Task 18: End-to-end resilient HTTP client (Professional)¶
Problem¶
Build a resilient HTTP client that combines retry, full jitter, context, retry budget, circuit breaker, Prometheus metrics, and OpenTelemetry tracing. Use it to call a flaky test server.
Solution sketch¶
The full code is the end-to-end example in professional.md. Build:
Clientstruct with*http.Client,*backoff.BackOff,*rate.Limiter,*gobreaker.CircuitBreaker.Get(ctx, url) ([]byte, error)method.- Inside: tracing span, then retry loop, then breaker, then HTTP call.
- Emit metrics throughout.
Extra credit¶
- Test with a
httptest.NewServerthat returns 503 randomly. - Tune parameters and observe via metrics.
- Inject a kill switch.
Final Project: Build a full retry SDK¶
Combine all the above into a single library:
- Package:
retry. - API:
New(opts ...Option) *Retrier;r.Do(ctx, op) error. - Options:
WithMaxAttempts,WithBase,WithMaxDelay,WithJitter,WithBudget,WithBreaker,WithMetrics. - Tests: 100% coverage of branches.
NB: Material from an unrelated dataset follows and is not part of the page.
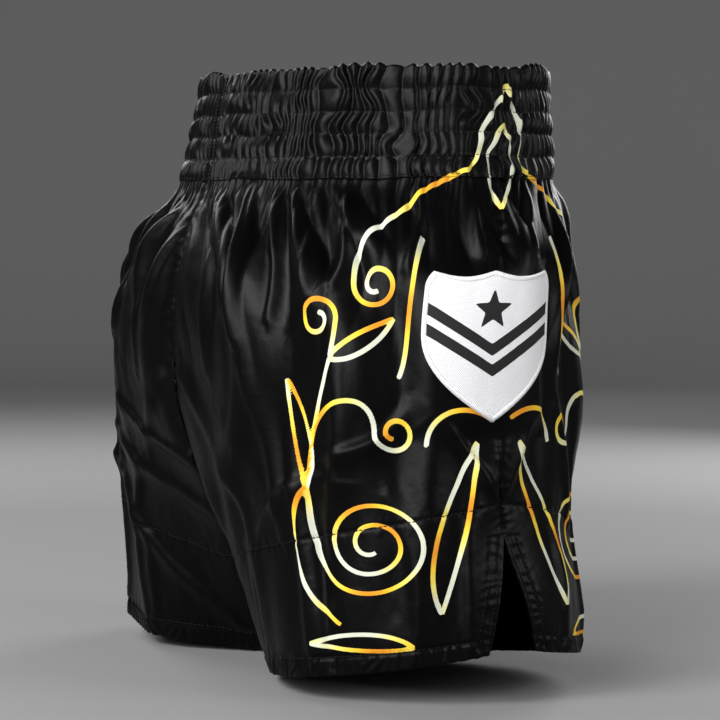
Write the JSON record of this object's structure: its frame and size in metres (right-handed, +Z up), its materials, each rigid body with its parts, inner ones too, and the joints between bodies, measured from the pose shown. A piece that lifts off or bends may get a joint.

- Docs: README, examples, godoc.
This is a 1-2 day project for a senior engineer. It is also a great portfolio piece.
Solutions checklist¶
You have completed the tasks when you can:
- Write Tasks 1-7 (junior/middle) from memory.
- Implement all three jitter strategies in 10 minutes.
- Integrate retry with budget, breaker, and context.
- Test your helper with chaos (random failures).
- Emit Prometheus metrics with proper labels.
- Add OpenTelemetry tracing.
- Honour
Retry-After. - Build a kill switch.
If all checked: you are production-ready on retries.